Bell’s essay, “A Professor for All Seasons,” reflects on his experience teaching at Williams and the role that a teacher plays in his or her students’ lives. Starting with his early days of teaching as a young professor and progressing to the present, Bell reflects on the effort of teaching and in doing so illustrates the qualities that make a teacher memorable.
“I want to convey the fun of reading, thinking, dramatizing, revising, correcting, speculating. I enjoy it every bit as much now as I did in 1972, when I would finish one class and immediately begin daydreaming about the next,” writes Bell. Each class, be it next week, next semester, or next year, is “like another visit to Narnia, except that grown-ups can return, perhaps less intoxicated, histrionic, and humorous but more productive, happier, and wiser.”
Bell adds, “Like an athlete, a teacher must adapt, refine his craft, compensate for attributes that diminish or disappear…” Bell concludes the essay with a reference to Ted Williams, “the greatest old hitter in baseball history,” and Bell’s childhood hero. His ultimate goal: “I’d love to be known as one of Williams College’s great old teachers. It’s something to shoot for.”
This love of teaching and constant refinement has earned Bell a reputation of excellence among teachers and students alike. At Williams since 1972, Bell has won multiple awards for excellence, including the national Robert Foster Cherry Award for Great Teachers in 1998. From 1994-99, he held the William R. Kenan, Jr. Professorship, an interdiscplinary professorship awarded to professors “whose enthusiasm for learning, commitment to teaching, and interest in students will make a notable contribution to the undergraduate community.” During this time, he also founded the Williams College Project for Effective Teaching, providing support and teacher instruction for faculty new to the college.
Bell is an active scholar and critic, author of “Jocoserious Joyce: The Fate of Folly in Ulysses,” “Critical Essays on Kingley Amis,” and many articles on 18th century British literature. He has served as editor-in-chief of the Berkshire Review. He received his B.A. from Dartmouth in 1967 and his Ph.D. from Harvard in 1972.
Shepard’s essay, “They Killed Our Fathers and Grandfathers and Now the Sonsabitches Are Coming for Us,” discusses his lifelong allegiance to the Minnesota Vikings and how that fanaticism has colored his life. On the one hand, it has been a handbook for understanding the loss that is inextricably a part of life. On the other, this borderline obsession has been a delightfully immature, albeit painful, way to allow simple pain to stand in for confronting life’s larger dissatisfactions.

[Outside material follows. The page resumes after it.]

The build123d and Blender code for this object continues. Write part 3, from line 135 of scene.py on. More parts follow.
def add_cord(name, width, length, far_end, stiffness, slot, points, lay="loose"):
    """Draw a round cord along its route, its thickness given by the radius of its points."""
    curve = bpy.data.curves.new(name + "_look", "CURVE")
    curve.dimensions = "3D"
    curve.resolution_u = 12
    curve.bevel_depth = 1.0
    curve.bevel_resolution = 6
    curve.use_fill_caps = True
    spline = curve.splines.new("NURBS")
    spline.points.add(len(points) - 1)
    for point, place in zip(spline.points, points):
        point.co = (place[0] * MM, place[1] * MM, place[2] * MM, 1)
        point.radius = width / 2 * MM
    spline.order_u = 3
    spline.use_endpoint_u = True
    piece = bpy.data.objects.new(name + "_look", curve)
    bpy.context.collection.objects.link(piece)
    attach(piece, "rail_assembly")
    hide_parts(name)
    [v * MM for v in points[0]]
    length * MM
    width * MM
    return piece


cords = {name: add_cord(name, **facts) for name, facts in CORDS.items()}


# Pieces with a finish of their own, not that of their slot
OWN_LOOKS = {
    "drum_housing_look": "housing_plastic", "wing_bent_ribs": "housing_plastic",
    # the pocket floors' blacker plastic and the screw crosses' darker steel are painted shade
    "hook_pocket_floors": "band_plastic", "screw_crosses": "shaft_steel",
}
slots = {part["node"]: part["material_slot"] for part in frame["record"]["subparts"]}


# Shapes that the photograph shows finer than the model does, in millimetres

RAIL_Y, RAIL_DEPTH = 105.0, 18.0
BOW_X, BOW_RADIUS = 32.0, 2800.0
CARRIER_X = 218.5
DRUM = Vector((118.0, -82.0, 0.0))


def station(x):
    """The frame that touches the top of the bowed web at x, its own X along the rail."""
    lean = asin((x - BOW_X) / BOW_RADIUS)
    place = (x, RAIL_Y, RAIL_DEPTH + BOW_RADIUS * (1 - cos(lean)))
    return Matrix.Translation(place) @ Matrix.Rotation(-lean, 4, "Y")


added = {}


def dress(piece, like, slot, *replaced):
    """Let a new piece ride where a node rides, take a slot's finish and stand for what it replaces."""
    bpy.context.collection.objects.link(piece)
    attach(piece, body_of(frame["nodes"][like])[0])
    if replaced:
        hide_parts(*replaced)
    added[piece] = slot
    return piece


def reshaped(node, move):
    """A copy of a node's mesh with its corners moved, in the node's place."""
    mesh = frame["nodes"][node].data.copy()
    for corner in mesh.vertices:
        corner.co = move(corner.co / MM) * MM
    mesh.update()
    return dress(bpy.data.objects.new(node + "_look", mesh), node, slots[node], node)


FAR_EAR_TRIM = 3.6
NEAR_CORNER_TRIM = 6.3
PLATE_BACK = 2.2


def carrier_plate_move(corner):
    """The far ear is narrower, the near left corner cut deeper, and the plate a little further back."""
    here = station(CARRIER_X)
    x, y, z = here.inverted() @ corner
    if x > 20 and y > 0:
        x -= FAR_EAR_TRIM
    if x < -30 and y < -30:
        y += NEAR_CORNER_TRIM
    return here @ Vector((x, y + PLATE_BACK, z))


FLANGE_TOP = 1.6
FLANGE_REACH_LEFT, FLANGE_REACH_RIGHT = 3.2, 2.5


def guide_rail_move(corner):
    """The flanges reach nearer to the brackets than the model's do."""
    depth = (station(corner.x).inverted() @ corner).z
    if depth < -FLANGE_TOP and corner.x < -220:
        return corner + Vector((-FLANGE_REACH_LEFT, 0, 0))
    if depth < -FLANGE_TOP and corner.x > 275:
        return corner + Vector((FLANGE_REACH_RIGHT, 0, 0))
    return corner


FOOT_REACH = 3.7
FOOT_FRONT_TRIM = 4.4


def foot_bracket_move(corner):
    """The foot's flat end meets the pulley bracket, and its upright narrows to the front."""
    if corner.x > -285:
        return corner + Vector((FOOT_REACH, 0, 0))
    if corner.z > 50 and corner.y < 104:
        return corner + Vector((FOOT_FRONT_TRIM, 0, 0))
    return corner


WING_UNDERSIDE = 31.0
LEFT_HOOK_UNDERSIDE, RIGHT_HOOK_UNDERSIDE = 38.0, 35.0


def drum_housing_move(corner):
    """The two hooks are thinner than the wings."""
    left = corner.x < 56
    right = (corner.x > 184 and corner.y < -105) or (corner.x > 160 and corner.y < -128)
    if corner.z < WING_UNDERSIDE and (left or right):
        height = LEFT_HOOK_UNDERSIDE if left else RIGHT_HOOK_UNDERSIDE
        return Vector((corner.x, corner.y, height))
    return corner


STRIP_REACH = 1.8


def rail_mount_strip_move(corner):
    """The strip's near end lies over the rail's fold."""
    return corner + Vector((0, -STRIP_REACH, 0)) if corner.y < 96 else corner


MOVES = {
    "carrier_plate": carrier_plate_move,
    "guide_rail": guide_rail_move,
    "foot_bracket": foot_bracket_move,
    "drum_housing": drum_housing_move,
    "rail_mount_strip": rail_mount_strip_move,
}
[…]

“The Vikings over the last thirty years have been an encyclopedic workshop on losing — the cosmos taking me by the hand and murmuring, Here are all the ways of getting beat. And here are all the ways of getting through it,” Shepard writes. He recounts the story of his first year of devotion to the Vikings as a thirteen-year-old boy: “Time was slipping away, along with the Vikings season, and I was going to have to witness it all. I had to do something…. I threw myself down the stairs.”
Shepard recognizes the importance of this obsession in that, “Learning about losing…is not a bad way to begin learning about loss.” However, he also realizes that there is “something more dysfunctional, and pitiable, however necessary, going on” in his devotion. Whether it is self-punishment, or indulgent immaturity he is not sure, but what he is sure of is that the greatest tragedy of all is not that these obsessions are, as his title puts it, “coming for us,” but that “we keep inviting them in.”
Though still a Vikings devotee, Shepard is also a critically acclaimed novelist, the author of “Nosferatu,” “Kiss of the Wolf,” ” Lights out in the Reptile House,” “Paper Doll,” and “Flights.” He has won a number of awards for his fiction, as well as the Nelson Bushnell Prize awarded by Williams College for a faculty member whose “practice in writing and in teaching conforms notably to standards of good usage.”
Shepard has been at Williams since 1983, after lecturing at the University of Michigan at Ann Arbor for three years. He teaches courses in fiction writing, contemporary American short fiction, and film. He received his B.A. from Trinity College and his M.F.A. from Brown University.
The collection of essays is a new release in the best-selling Simple Abundance series by Sarah Ban Breathnach, which focuses on basic principles of gratitude, simplicity, order, harmony, beauty, and joy in the search for the “authentic self.” While previous Simple Abundance books have been primarily aimed towards women readers, this newest addition seeks to expand these principles into the context of men’s lives through a series of original essays which the Publisher’s Weekly magazine says “succeed remarkably well in depicting men’s feelings and complexity.”
Michael Segell, Williams Class of ’73, edited the book. Segell has worked as columnist and contributing editor for Esquire. Twice nominated for National Magazine Awards, he has contributed to Rolling Stone, Time, Sports Illustrated, and The New York Times. Segell is currently a columnist for MSNBC and the New York Daily News.